══ LISTED RECORDS
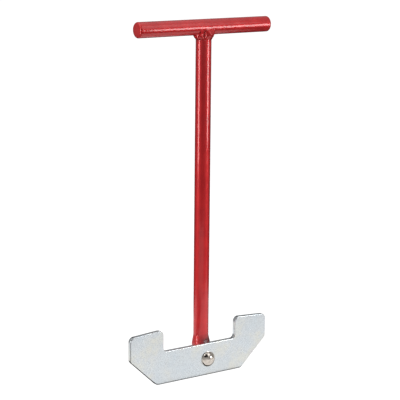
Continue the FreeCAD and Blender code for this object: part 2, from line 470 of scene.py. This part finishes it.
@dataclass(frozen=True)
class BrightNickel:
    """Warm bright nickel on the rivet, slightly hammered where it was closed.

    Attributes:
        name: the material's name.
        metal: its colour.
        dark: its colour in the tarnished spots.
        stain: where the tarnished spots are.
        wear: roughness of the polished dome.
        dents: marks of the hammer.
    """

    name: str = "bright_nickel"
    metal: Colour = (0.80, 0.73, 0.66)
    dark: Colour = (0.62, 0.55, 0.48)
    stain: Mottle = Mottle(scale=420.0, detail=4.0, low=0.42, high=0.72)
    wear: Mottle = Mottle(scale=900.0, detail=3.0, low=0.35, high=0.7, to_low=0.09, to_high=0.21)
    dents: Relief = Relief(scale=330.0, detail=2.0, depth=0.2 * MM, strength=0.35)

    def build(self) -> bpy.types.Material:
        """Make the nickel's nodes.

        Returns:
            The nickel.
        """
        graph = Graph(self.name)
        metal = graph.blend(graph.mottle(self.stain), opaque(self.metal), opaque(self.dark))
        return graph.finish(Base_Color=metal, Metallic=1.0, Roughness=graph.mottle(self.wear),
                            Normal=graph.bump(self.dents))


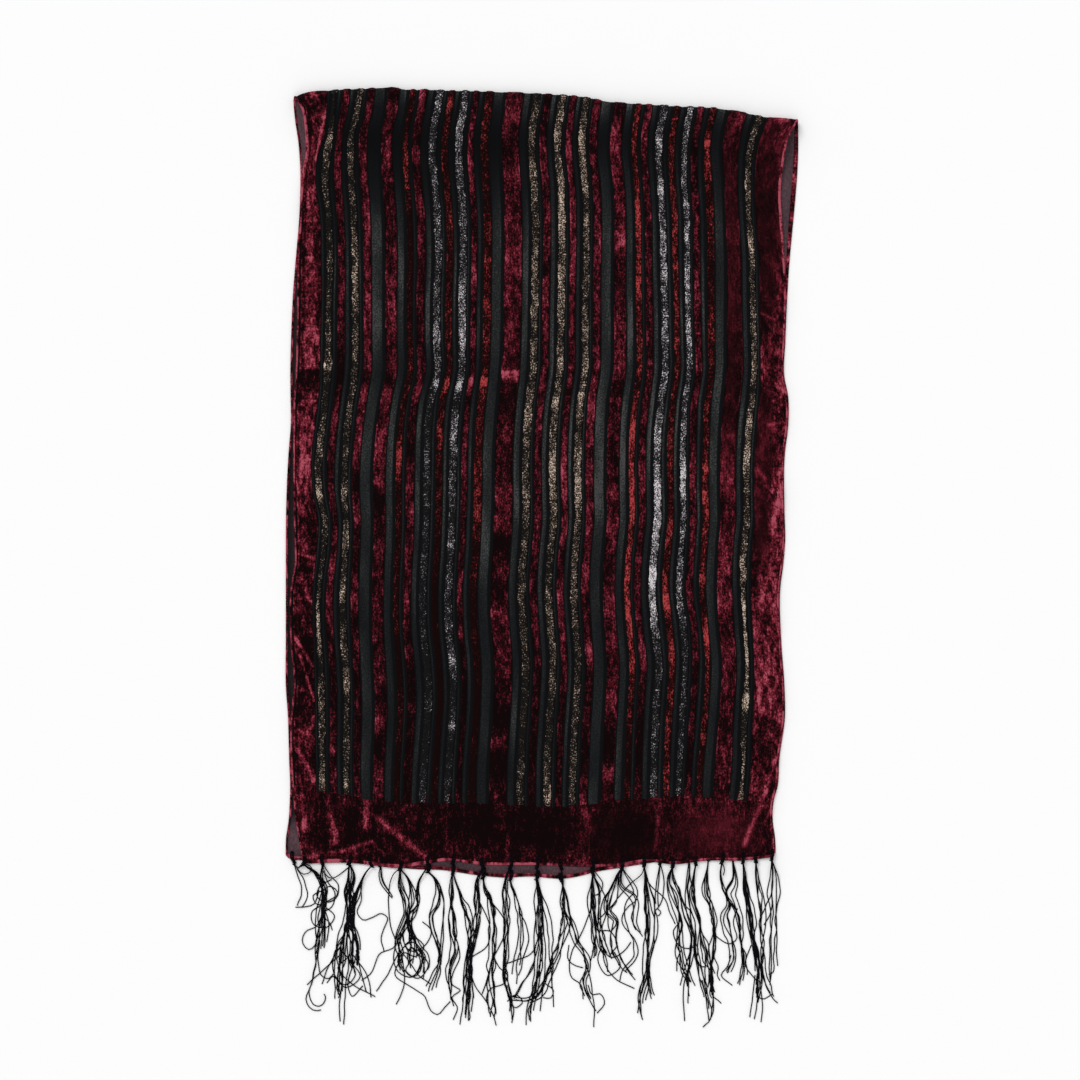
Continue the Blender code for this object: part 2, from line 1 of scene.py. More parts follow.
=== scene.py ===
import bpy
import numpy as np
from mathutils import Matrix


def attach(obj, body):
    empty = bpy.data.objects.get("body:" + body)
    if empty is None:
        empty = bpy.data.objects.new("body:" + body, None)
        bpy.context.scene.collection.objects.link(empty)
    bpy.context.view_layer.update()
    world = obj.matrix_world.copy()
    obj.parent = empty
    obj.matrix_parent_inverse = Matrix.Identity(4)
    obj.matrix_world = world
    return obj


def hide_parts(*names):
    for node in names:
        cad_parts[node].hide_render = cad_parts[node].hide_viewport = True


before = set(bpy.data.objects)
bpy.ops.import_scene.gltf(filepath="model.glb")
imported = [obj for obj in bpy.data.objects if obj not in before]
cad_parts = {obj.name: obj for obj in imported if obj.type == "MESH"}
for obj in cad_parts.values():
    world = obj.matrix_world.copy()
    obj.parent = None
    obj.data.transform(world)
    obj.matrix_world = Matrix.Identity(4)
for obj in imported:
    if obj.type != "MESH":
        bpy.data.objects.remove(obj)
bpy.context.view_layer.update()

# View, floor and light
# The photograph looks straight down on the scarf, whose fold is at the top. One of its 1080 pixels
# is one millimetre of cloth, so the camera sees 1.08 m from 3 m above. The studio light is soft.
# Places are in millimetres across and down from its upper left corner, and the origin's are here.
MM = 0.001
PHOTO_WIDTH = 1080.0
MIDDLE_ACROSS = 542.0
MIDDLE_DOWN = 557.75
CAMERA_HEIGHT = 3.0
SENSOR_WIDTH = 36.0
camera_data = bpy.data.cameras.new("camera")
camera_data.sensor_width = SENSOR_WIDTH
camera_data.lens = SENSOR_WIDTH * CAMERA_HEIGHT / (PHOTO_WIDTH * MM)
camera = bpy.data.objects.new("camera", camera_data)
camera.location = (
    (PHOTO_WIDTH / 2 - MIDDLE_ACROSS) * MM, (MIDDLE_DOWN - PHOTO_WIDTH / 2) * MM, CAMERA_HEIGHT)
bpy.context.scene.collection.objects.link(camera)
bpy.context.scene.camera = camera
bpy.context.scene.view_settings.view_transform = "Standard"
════
Copy every record above exactly as it appears.

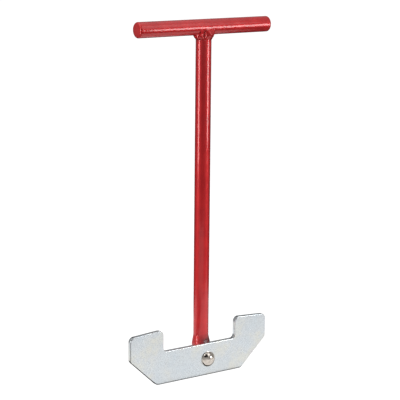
Continue the FreeCAD and Blender code for this object: part 2, from line 470 of scene.py. This part finishes it.
@dataclass(frozen=True)
class BrightNickel:
    """Warm bright nickel on the rivet, slightly hammered where it was closed.

    Attributes:
        name: the material's name.
        metal: its colour.
        dark: its colour in the tarnished spots.
        stain: where the tarnished spots are.
        wear: roughness of the polished dome.
        dents: marks of the hammer.
    """

    name: str = "bright_nickel"
    metal: Colour = (0.80, 0.73, 0.66)
    dark: Colour = (0.62, 0.55, 0.48)
    stain: Mottle = Mottle(scale=420.0, detail=4.0, low=0.42, high=0.72)
    wear: Mottle = Mottle(scale=900.0, detail=3.0, low=0.35, high=0.7, to_low=0.09, to_high=0.21)
    dents: Relief = Relief(scale=330.0, detail=2.0, depth=0.2 * MM, strength=0.35)

    def build(self) -> bpy.types.Material:
        """Make the nickel's nodes.

        Returns:
            The nickel.
        """
        graph = Graph(self.name)
        metal = graph.blend(graph.mottle(self.stain), opaque(self.metal), opaque(self.dark))
        return graph.finish(Base_Color=metal, Metallic=1.0, Roughness=graph.mottle(self.wear),
                            Normal=graph.bump(self.dents))


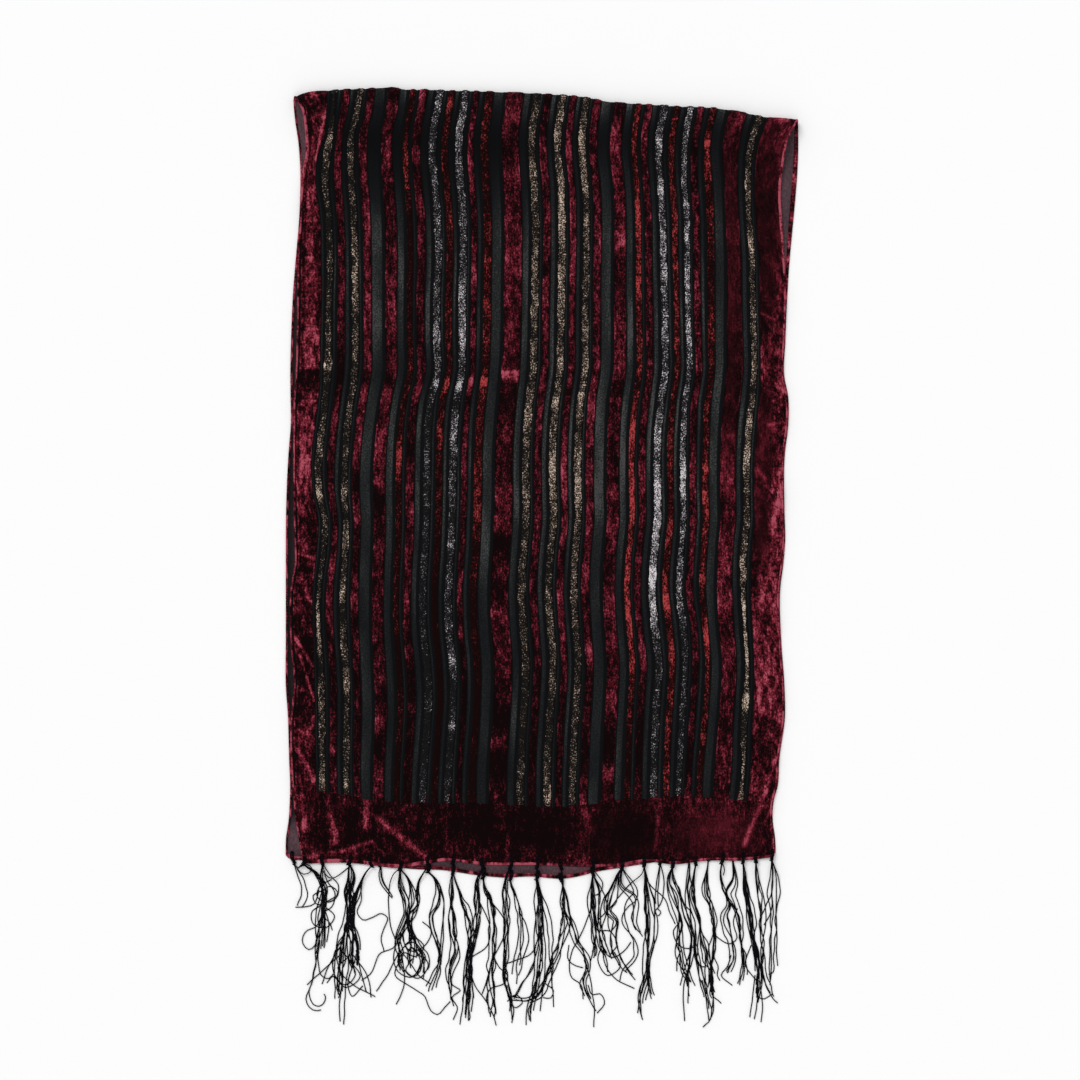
Continue the Blender code for this object: part 2, from line 1 of scene.py. More parts follow.
=== scene.py ===
import bpy
import numpy as np
from mathutils import Matrix


def attach(obj, body):
    empty = bpy.data.objects.get("body:" + body)
    if empty is None:
        empty = bpy.data.objects.new("body:" + body, None)
        bpy.context.scene.collection.objects.link(empty)
    bpy.context.view_layer.update()
    world = obj.matrix_world.copy()
    obj.parent = empty
    obj.matrix_parent_inverse = Matrix.Identity(4)
    obj.matrix_world = world
    return obj


def hide_parts(*names):
    for node in names:
        cad_parts[node].hide_render = cad_parts[node].hide_viewport = True


before = set(bpy.data.objects)
bpy.ops.import_scene.gltf(filepath="model.glb")
imported = [obj for obj in bpy.data.objects if obj not in before]
cad_parts = {obj.name: obj for obj in imported if obj.type == "MESH"}
for obj in cad_parts.values():
    world = obj.matrix_world.copy()
    obj.parent = None
    obj.data.transform(world)
    obj.matrix_world = Matrix.Identity(4)
for obj in imported:
    if obj.type != "MESH":
        bpy.data.objects.remove(obj)
bpy.context.view_layer.update()

# View, floor and light
# The photograph looks straight down on the scarf, whose fold is at the top. One of its 1080 pixels
# is one millimetre of cloth, so the camera sees 1.08 m from 3 m above. The studio light is soft.
# Places are in millimetres across and down from its upper left corner, and the origin's are here.
MM = 0.001
PHOTO_WIDTH = 1080.0
MIDDLE_ACROSS = 542.0
MIDDLE_DOWN = 557.75
CAMERA_HEIGHT = 3.0
SENSOR_WIDTH = 36.0
camera_data = bpy.data.cameras.new("camera")
camera_data.sensor_width = SENSOR_WIDTH
camera_data.lens = SENSOR_WIDTH * CAMERA_HEIGHT / (PHOTO_WIDTH * MM)
camera = bpy.data.objects.new("camera", camera_data)
camera.location = (
    (PHOTO_WIDTH / 2 - MIDDLE_ACROSS) * MM, (MIDDLE_DOWN - PHOTO_WIDTH / 2) * MM, CAMERA_HEIGHT)
bpy.context.scene.collection.objects.link(camera)
bpy.context.scene.camera = camera
bpy.context.scene.view_settings.view_transform = "Standard"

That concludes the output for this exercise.